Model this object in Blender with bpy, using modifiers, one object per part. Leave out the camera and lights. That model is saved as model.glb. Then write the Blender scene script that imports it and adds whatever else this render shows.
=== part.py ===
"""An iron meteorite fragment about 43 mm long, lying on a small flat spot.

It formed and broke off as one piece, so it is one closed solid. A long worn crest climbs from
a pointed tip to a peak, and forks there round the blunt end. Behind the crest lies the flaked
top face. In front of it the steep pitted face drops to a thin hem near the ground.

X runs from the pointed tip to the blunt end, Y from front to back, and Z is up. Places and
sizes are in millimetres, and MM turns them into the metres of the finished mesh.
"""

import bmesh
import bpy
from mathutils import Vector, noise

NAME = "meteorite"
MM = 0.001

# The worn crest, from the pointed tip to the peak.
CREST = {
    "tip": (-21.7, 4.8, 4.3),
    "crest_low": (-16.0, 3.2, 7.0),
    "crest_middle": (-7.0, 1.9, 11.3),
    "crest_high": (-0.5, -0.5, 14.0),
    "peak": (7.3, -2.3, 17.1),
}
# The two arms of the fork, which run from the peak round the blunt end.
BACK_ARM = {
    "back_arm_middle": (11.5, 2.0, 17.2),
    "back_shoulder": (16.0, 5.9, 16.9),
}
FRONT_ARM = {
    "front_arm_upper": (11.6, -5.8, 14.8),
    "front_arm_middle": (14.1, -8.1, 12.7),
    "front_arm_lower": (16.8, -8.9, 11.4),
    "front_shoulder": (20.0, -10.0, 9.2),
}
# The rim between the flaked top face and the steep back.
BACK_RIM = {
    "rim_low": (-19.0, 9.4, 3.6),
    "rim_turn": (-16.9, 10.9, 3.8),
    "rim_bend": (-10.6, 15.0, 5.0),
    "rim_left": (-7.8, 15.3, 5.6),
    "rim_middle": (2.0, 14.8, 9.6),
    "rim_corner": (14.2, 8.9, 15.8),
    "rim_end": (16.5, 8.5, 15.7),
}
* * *
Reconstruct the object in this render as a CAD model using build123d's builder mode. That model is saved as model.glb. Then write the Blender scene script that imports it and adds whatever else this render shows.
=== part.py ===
==
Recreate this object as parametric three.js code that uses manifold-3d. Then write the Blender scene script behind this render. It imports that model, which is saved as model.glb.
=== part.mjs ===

# TASK DESCRIPTION
From the listing, copy every line where the string "part" appears.

# COMPLETE RESPONSE
Model this object in Blender with bpy, using modifiers, one object per part. Leave out the camera and lights. That model is saved as model.glb. Then write the Blender scene script that imports it and adds whatever else this render shows.
=== part.py ===
=== part.py ===
=== part.mjs ===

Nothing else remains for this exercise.